* _WHAT YOU SHOULD DO_: Identify and reproduce every line holding the string "finishes".
-- start RECORDED DATA --
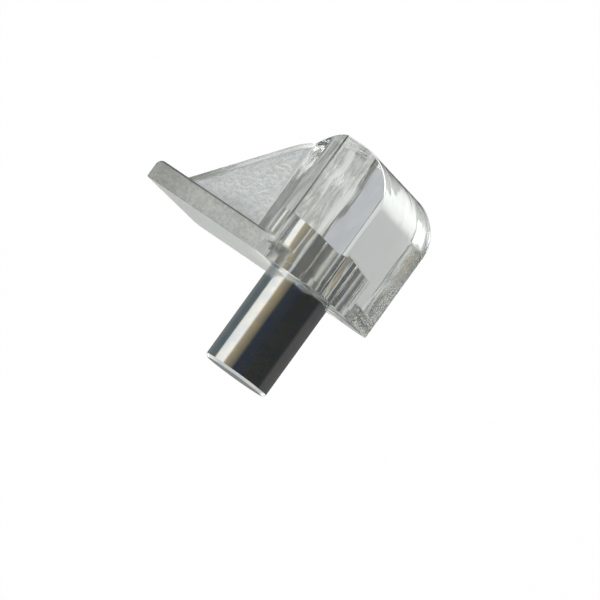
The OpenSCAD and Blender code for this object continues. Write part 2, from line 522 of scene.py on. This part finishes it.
# what the part sees round the pin's axis, in degrees from the camera's side: cards with the dark room
# between them, one set for the metal and one for the clear plastic, and the pale room at either end
room = {
    "metalCards": [
        (-180, 0.12, 0.13, 0.13), (-150, 0.20, 0.23, 0.23), (-118, 0.13, 0.16, 0.17),
        (-98, 0.13, 0.16, 0.17), (-93, 0.95, 0.97, 0.96), (-60, 1.15, 1.14, 1.08),
        (-53, 0.42, 0.36, 0.24), (-28, 0.19, 0.165, 0.11), (-20, 0.035, 0.045, 0.06),
        (16, 0.03, 0.035, 0.045), (26, 0.03, 0.033, 0.03), (84, 0.03, 0.033, 0.035),
        (98, 0.09, 0.09, 0.09), (170, 0.12, 0.12, 0.12)],
    "plasticCards": [
        (-180, 0.48, 0.50, 0.54), (-168, 0.56, 0.58, 0.57), (-146, 0.60, 0.62, 0.61),
        (-122, 1.30, 1.34, 1.30), (-78, 1.35, 1.37, 1.32), (-70, 0.45, 0.40, 0.27),
        (-46, 0.33, 0.28, 0.17), (-36, 0.10, 0.10, 0.09), (-26, 0.76, 0.79, 0.77),
        (-17, 0.76, 0.79, 0.77), (-9, 0.04, 0.045, 0.05), (46, 0.09, 0.095, 0.09),
        (58, 0.62, 0.65, 0.62), (68, 0.62, 0.65, 0.62), (88, 0.26, 0.27, 0.26),
        (104, 0.10, 0.10, 0.10), (130, 0.20, 0.20, 0.19), (138, 0.76, 0.79, 0.77),
        (172, 0.75, 0.78, 0.77)],
    "wallSide": [
        (-180, 2.20, 2.26, 2.20), (-152, 0.90, 0.93, 0.90), (-120, 1.05, 1.08, 1.05), (-60, 2.50, 2.56, 2.48),
        (-30, 2.80, 2.87, 2.80), (-4, 1.45, 1.49, 1.46), (30, 1.10, 1.14, 1.11), (60, 1.00, 1.04, 1.02),
        (90, 0.72, 0.74, 0.73), (120, 0.60, 0.62, 0.60), (148, 0.80, 0.82, 0.82)],
    "frontSide": [
        (-180, 0.42, 0.43, 0.42), (-145, 0.35, 0.36, 0.35), (-60, 1.15, 1.17, 1.12), (0, 0.75, 0.77, 0.74),
        (40, 1.10, 1.13, 1.08), (90, 0.85, 0.87, 0.83), (150, 1.55, 1.60, 1.55)],
}
wallEnd = (0.75, 0.77, 0.75, 1)      # in the middle of the wall side
# where each of these starts and is full, as the share of a direction that points out of the wall
leans = {"wallSide": (-0.04, -0.24), "wallEnd": (-0.45, -0.85), "frontSide": (0.18, 0.42)}

world = bpy.data.worlds.new("studioLight")
scene.world = world
world.use_nodes = True
tree = world.node_tree
tree.nodes.clear()
direction = addNode(tree, "TexCoord").outputs["Generated"]
sideOn = Vector((pinAcross.x, 0, pinAcross.z)).normalized()
facing = Vector((towardCamera.x, 0, towardCamera.z)).normalized()
rising = addNode(tree, "VectorMath", {"operation": "DOT_PRODUCT"}, _0=direction, _1=sideOn)
nearing = addNode(tree, "VectorMath", {"operation": "DOT_PRODUCT"}, _0=direction, _1=facing)
angle = addNode(tree, "Math", {"operation": "ARCTAN2"}, _0=rising.outputs["Value"],
                _1=nearing.outputs["Value"])
roundAxis = addNode(tree, "MapRange", _0=angle, _1=-math.pi, _2=math.pi)

rings = {"wallEnd": wallEnd}
for name, stops in room.items():
    rings[name] = addNode(tree, "ValToRGB", _0=roundAxis)
    ramp = rings[name].color_ramp
    for stop in stops[1:]:
        ramp.elements.new(0.99)      # each is moved to its own place below
    for element, (degrees, *colour) in zip(ramp.elements, stops + stops[:1]):
        element.position = (degrees + 180) / 360
        element.color = (*colour, 1)
    ramp.elements[-1].position = 1.0

rays = addNode(tree, "LightPath").outputs
leaning = addNode(tree, "SeparateXYZ", _0=direction).outputs["Y"]
roomColour = addNode(tree, "MixRGB", _0=rays["Is Transmission Ray"], _1=rings["metalCards"],
                     _2=rings["plasticCards"])
for name, (start, full) in leans.items():
    lean = addNode(tree, "MapRange", {"interpolation_type": "SMOOTHSTEP"}, _0=leaning, _1=start, _2=full)
    roomColour = addNode(tree, "MixRGB", _0=lean, _1=roomColour, _2=rings[name])
seenByPart = addNode(tree, "Math", {"operation": "MAXIMUM"}, _0=rays["Is Glossy Ray"],
                     _1=rays["Is Transmission Ray"])
softLight = addNode(tree, "Background", Color=(1, 1, 1, 1), Strength=studio["roomLevel"])
cards = addNode(tree, "Background", Color=roomColour, Strength=1.0)
white = addNode(tree, "Background", Color=(1, 1, 1, 1), Strength=1.0)
lit = addNode(tree, "MixShader", _0=seenByPart, _1=softLight, _2=cards)
seen = addNode(tree, "MixShader", _0=rays["Is Camera Ray"], _1=lit, _2=white)
addNode(tree, "OutputWorld", Surface=seen)

# matt floor paint, which the camera sees as near white
bm = bmesh.new()
bmesh.ops.create_grid(bm, x_segments=1, y_segments=1, size=studio["floorReach"])
bmesh.ops.translate(bm, vec=(0, 0, bracketLow.z - studio["floorDrop"]), verts=bm.verts)
floor = newPiece("floor", bm)
paint, tree = newMaterial("paleFloorPaint")
matt = addNode(tree, "BsdfDiffuse", Color=linearColour(studio["floor"]))
glow = addNode(tree, "Emission", Color=(1, 1, 1, 1), Strength=1.0)
cameraRay = addNode(tree, "LightPath").outputs["Is Camera Ray"]
watched = addNode(tree, "Math", {"operation": "MULTIPLY"}, _0=cameraRay, _1=studio["floorGlow"])
addNode(tree, "OutputMaterial", Surface=addNode(tree, "MixShader", _0=watched, _1=matt, _2=glow))
floor.data.materials.append(paint)
floor.visible_glossy = False
floor.visible_transmission = False

lamp = bpy.data.lights.new("overheadLamp", "AREA")
lamp.shape = "DISK"
lamp.size = studio["lampSize"]
lamp.energy = studio["lampPower"]
overhead = bpy.data.objects.new("overheadLamp", lamp)
overhead.location = studio["lampPlace"]
overhead.visible_glossy = False
overhead.visible_transmission = False
scene.collection.objects.link(overhead)
scene.view_settings.view_transform = "Standard"
print("studio lit")
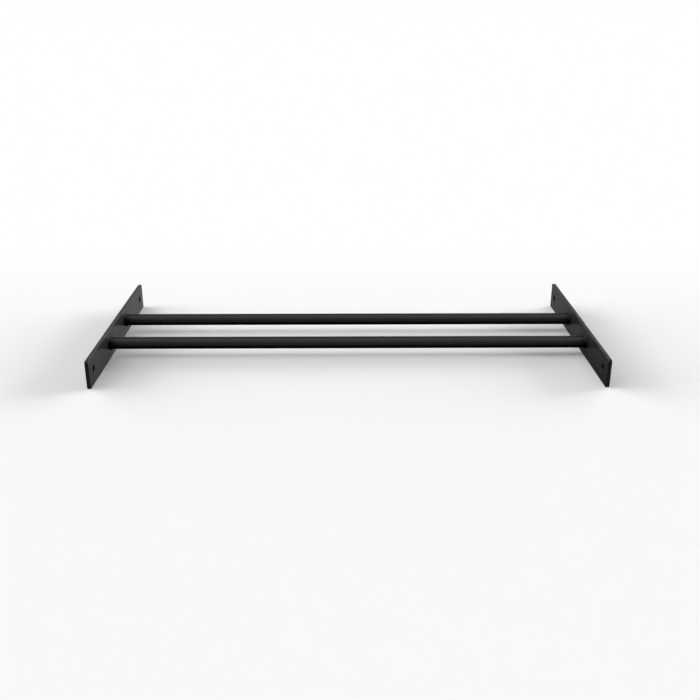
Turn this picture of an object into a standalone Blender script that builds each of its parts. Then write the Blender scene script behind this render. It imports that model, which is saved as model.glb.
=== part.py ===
"""Double kip bar: two round bars side by side, welded between two bolt-on end plates.

Blender 4.5, metres, +Z up. Run it with blender --background --python part.py, or from the
text editor. The bars run along X. The part stands on the long edges of its plates, with its
origin on the floor under its centre.
"""

import math

import bmesh
import bpy
from mathutils import Matrix

# Driving dimensions, in metres. Each one can be changed by itself.
OVERALL_LENGTH = 1.400  # outer face to outer face of the end plates
BAR_DIAMETER = 0.035
BAR_WALL = 0.0040
BAR_SPACING = 0.200  # centre to centre
PLATE_LENGTH = 0.680
PLATE_WIDTH = 0.080  # the plate's height as the part stands
PLATE_THICKNESS = 0.010
PLATE_CORNER_RADIUS = 0.007
PLATE_EDGE_BREAK = 0.0008  # chamfer on every sheared or cut edge
BOLT_HOLE_DIAMETER = 0.022  # clearance for an M20 bolt
BOLT_HOLE_END_DISTANCE = 0.045  # hole centre to the plate's end
WELD_LEG = 0.0035
WELD_BULGE = 0.0002  # how far the bead's face stands out from a straight fillet
JOINT_GAP = 0.0003  # between solids that touch on the real part

# Facets of the round shapes.
BAR_SEGMENTS = 64
HOLE_SEGMENTS = 48
CORNER_SEGMENTS = 6
BEAD_FACE_STEPS = 6
EDGE_ANGLE = math.radians(50)  # a sharper turn than this counts as an edge

# Worked out from the driving dimensions.
BAR_RADIUS = BAR_DIAMETER / 2
BAR_AXIS_HEIGHT = PLATE_WIDTH / 2
PLATE_INNER_FACE = OVERALL_LENGTH / 2 - PLATE_THICKNESS
PLATE_MIDDLE = OVERALL_LENGTH / 2 - PLATE_THICKNESS / 2
BAR_LENGTH = 2 * (PLATE_INNER_FACE - JOINT_GAP)
BOLT_HOLE_OFFSET = PLATE_LENGTH / 2 - BOLT_HOLE_END_DISTANCE

SIDES = {"left": -1, "right": 1}  # along X
ROWS = {"front": -1, "rear": 1}  # along Y
COATING_COLOUR = (0.034, 0.034, 0.035, 1.0)


def clear_scene():
    for obj in list(bpy.data.objects):
        bpy.data.objects.remove(obj, do_unlink=True)


def new_collection(name):
    collection = bpy.data.collections.new(name)
    bpy.context.scene.collection.children.link(collection)
    return collection


def powder_coat(name):
    """Matt black polyester powder coat, which hides the steel under it."""
    material = bpy.data.materials.new(name)
    material.use_nodes = True
    shader = material.node_tree.nodes["Principled BSDF"]
    shader.inputs["Base Color"].default_value = COATING_COLOUR
    shader.inputs["Roughness"].default_value = 0.55
    shader.inputs["Metallic"].default_value = 0.0
    return material


def new_object(name, shape, collection, parent):
    """An object made from a bmesh, which is freed."""
    mesh = bpy.data.meshes.new(name)
    shape.to_mesh(mesh)
    shape.free()
    obj = bpy.data.objects.new(name, mesh)
    obj.parent = parent
    collection.objects.link(obj)
    return obj


def hole_cutter(name, y, collection, parent):
    """A cylinder along X, longer than its plate is thick, that cuts one bolt hole."""
    shape = bmesh.new()
    bmesh.ops.create_cone(
        shape,
        cap_ends=True,
        segments=HOLE_SEGMENTS,
        radius1=BOLT_HOLE_DIAMETER / 2,
        radius2=BOLT_HOLE_DIAMETER / 2,
        depth=3 * PLATE_THICKNESS,
        matrix=Matrix.Rotation(math.pi / 2, 4, "Y"),
    )
    cutter = new_object(name, shape, collection, parent)
    cutter.location = (0, y, 0)
    cutter.hide_render = True
    cutter.display_type = "WIRE"
    return cutter


def plate_blank():
    """The plate as a flat bar with four rounded corners, centred on its own origin."""
    shape = bmesh.new()
    size = Matrix.Diagonal((PLATE_THICKNESS, PLATE_LENGTH, PLATE_WIDTH, 1))
    bmesh.ops.create_cube(shape, size=1, matrix=size)
    corners = [
        edge
        for edge in shape.edges
        if abs((edge.verts[0].co - edge.verts[1].co).x) > PLATE_THICKNESS / 2
    ]
    bmesh.ops.bevel(
        shape,
        geom=corners,
        offset=PLATE_CORNER_RADIUS,
        segments=CORNER_SEGMENTS,
        profile=0.5,
        affect="EDGES",
        material=-1,
    )
    return shape


def make_end_plate(side, coat, collection, cutters, parent):
    plate = new_object(f"{side}_end_plate", plate_blank(), collection, parent)
    plate.location = (SIDES[side] * PLATE_MIDDLE, 0, BAR_AXIS_HEIGHT)
    for row, direction in ROWS.items():
        cutter = hole_cutter(
            f"{side}_{row}_bolt_hole", direction * BOLT_HOLE_OFFSET, cutters, plate
        )
        cut = plate.modifiers.new(f"{row} bolt hole", "BOOLEAN")
        cut.operation = "DIFFERENCE"
        cut.object = cutter
    edges = plate.modifiers.new("Edge break", "BEVEL")
    edges.width = PLATE_EDGE_BREAK
    edges.segments = 1
    edges.limit_method = "ANGLE"
    edges.angle_limit = EDGE_ANGLE
    plate.data.materials.append(coat)
    return plate


def make_bar(row, coat, collection, parent):
    """A round tube, open at both ends, which the end plates close."""
    shape = bmesh.new()
    bmesh.ops.create_cone(
        shape,
        cap_ends=False,
        segments=BAR_SEGMENTS,
        radius1=BAR_RADIUS,
        radius2=BAR_RADIUS,
        depth=BAR_LENGTH,
    )
    bar = new_object(f"{row}_bar", shape, collection, parent)
    bar.location = (0, ROWS[row] * BAR_SPACING / 2, BAR_AXIS_HEIGHT)
    bar.rotation_euler = (0, math.pi / 2, 0)
    wall = bar.modifiers.new("Tube wall", "SOLIDIFY")
    wall.thickness = BAR_WALL
    wall.offset = -1
    bar.data.shade_smooth()
    bar.data.set_sharp_from_angle(angle=EDGE_ANGLE)
    bar.data.materials.append(coat)
    return bar


def bead_profile():
    """The fillet's cross-section as (distance from the bar's axis, distance from the plate).

    It runs from the toe on the plate over a slightly bulging face to the toe on the bar,
    and back through the root.
    """
    root_radius = BAR_RADIUS + JOINT_GAP
    bulge_direction = math.sqrt(0.5)
    points = []
    for step in range(BEAD_FACE_STEPS + 1):
        along = step / BEAD_FACE_STEPS
        bulge = WELD_BULGE * math.sin(math.pi * along) * bulge_direction
        points.append(
            (
                root_radius + WELD_LEG * (1 - along) + bulge,
                JOINT_GAP + WELD_LEG * along + bulge,
            )
        )
    points.append((root_radius, JOINT_GAP))
    return points


def make_weld(row, side, coat, collection, parent):
    """The fillet weld that runs right round one end of one bar."""
    shape = bmesh.new()
    ring = [shape.verts.new((radius, 0, -height)) for radius, height in bead_profile()]
    for start, end in zip(ring, ring[1:] + ring[:1]):
        shape.edges.new((start, end))
    weld = new_object(f"{row}_{side}_weld", shape, collection, parent)
    weld.location = (
        SIDES[side] * PLATE_INNER_FACE,
        ROWS[row] * BAR_SPACING / 2,
        BAR_AXIS_HEIGHT,
    )
    weld.rotation_euler = (0, SIDES[side] * math.pi / 2, 0)
    turn = weld.modifiers.new("Turned round the bar", "SCREW")
    turn.steps = BAR_SEGMENTS
    turn.render_steps = BAR_SEGMENTS
    turn.use_merge_vertices = True
    turn.merge_threshold = 0.00001
    turn.use_smooth_shade = True
    weld.data.materials.append(coat)
    return weld


def build():
    clear_scene()
    kip_bar = new_collection("kip_bar")
    cutters = new_collection("kip_bar_cutters")
    frame = bpy.data.objects.new("kip_bar_frame", None)
    kip_bar.objects.link(frame)
    coat = powder_coat("black_powder_coat")
    for side in SIDES:
        make_end_plate(side, coat, kip_bar, cutters, frame)
    for row in ROWS:
        make_bar(row, coat, kip_bar, frame)
        for side in SIDES:
            make_weld(row, side, coat, kip_bar, frame)


build()
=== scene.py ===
"""Looks of a double kip bar: two grip bars welded side by side between two bolt-on end plates.

Blender 4.5, metres, +Z up, with the bars along X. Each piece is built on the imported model's
own boxes and rides with it. The whole part is steel under one satin black powder coat, in a
version each for flat plate, tube, cut edges, bolt holes and welds.
"""

import math

import bmesh
import bpy
from mathutils import Matrix, Vector, noise


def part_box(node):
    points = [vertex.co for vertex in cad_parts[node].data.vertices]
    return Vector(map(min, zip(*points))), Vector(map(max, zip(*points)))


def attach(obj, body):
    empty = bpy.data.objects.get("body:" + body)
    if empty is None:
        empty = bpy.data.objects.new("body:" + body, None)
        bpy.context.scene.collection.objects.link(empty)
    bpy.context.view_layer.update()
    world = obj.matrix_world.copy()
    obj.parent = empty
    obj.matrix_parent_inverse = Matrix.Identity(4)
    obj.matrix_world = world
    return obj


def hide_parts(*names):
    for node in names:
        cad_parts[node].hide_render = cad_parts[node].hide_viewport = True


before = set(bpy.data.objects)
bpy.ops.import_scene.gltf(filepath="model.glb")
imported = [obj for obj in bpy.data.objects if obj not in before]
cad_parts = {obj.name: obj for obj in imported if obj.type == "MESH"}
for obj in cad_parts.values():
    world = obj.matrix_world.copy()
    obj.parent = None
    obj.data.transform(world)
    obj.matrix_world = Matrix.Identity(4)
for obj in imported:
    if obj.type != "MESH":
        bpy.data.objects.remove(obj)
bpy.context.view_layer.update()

MM = 0.001

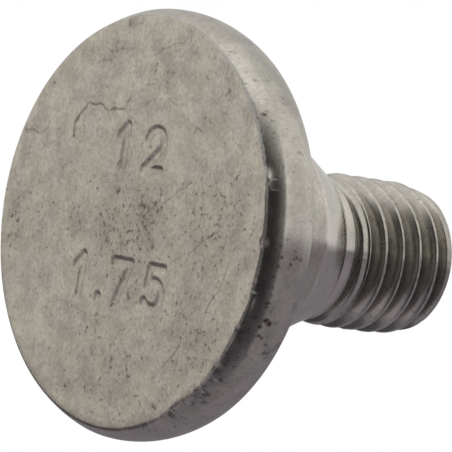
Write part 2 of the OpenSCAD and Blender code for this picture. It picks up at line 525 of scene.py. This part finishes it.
# Patches where dark specks lie close together: place, reach and strength
SPECKS = [
    (-2.8, 0.2, 1.0, 0.8), (-3.8, 0.4, 0.5, 0.6), (2.0, -1.2, 1.3, 1.0), (3.2, -1.3, 0.7, 1.0),
    (2.4, 0.1, 1.0, 0.9), (0.6, 0.6, 1.0, 0.8), (-0.3, 1.7, 0.7, 0.7), (-1.8, -2.3, 0.8, 0.9),
    (-6.0, -0.1, 0.9, 0.6), (-5.3, -2.8, 1.0, 0.45), (2.4, -11.1, 0.8, 0.8), (2.0, -12.0, 0.8, 0.5),
    (-13.6, 0.6, 1.3, 0.8), (-14.2, 2.6, 0.9, 0.8), (-13.0, 2.0, 0.7, 0.7), (-10.7, -0.2, 0.5, 0.6),
    (5.9, 13.2, 0.45, 1.0), (2.5, 11.6, 0.6, 0.9), (-4.8, 12.7, 0.8, 0.6), (-2.7, 12.9, 0.5, 0.6),
    (7.6, -8.2, 1.3, 0.45), (-4.4, -12.6, 1.2, 0.5), (-3.0, -14.7, 0.6, 0.9), (-5.0, -14.4, 0.4, 0.9),
    (12.4, 0.2, 1.2, 0.4), (14.2, 1.8, 0.8, 0.6), (13.0, 4.0, 1.6, 0.4), (1.2, 5.2, 0.6, 0.9),
    (-11.0, -10.0, 1.2, 0.3), (4.0, 13.0, 1.4, 0.5), (10.6, -2.6, 0.8, 0.6), (1.4, 3.0, 0.9, 0.5),
    (-8.0, 2.6, 1.2, 0.35), (4.4, -12.0, 1.6, 0.3), (7.0, 8.2, 1.6, 0.3), (-7.6, -12.0, 0.8, 0.4),
    (0.5, -11.5, 0.5, 0.6), (9.0, 4.0, 1.5, 0.3), (2.0, 14.0, 1.2, 0.5), (-1.4, 2.8, 0.6, 0.5),
    (0.5, 0.5, 5.5, 0.6), (9.5, 0.0, 5.0, 0.6), (9.0, 8.0, 4.5, 0.6), (-1.0, 10.5, 6.0, 0.45),
    (-10.5, 1.0, 5.0, 0.3), (-2.2, 0.4, 2.2, 0.85), (1.6, -0.6, 2.0, 0.95), (-0.4, 1.8, 1.4, 0.85),
    (2.8, 1.4, 1.2, 0.75), (-6.0, 0.6, 1.4, 0.7),
]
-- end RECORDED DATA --
* _RESULT_:
The OpenSCAD and Blender code for this object continues. Write part 2, from line 522 of scene.py on. This part finishes it.
Write part 2 of the OpenSCAD and Blender code for this picture. It picks up at line 525 of scene.py. This part finishes it.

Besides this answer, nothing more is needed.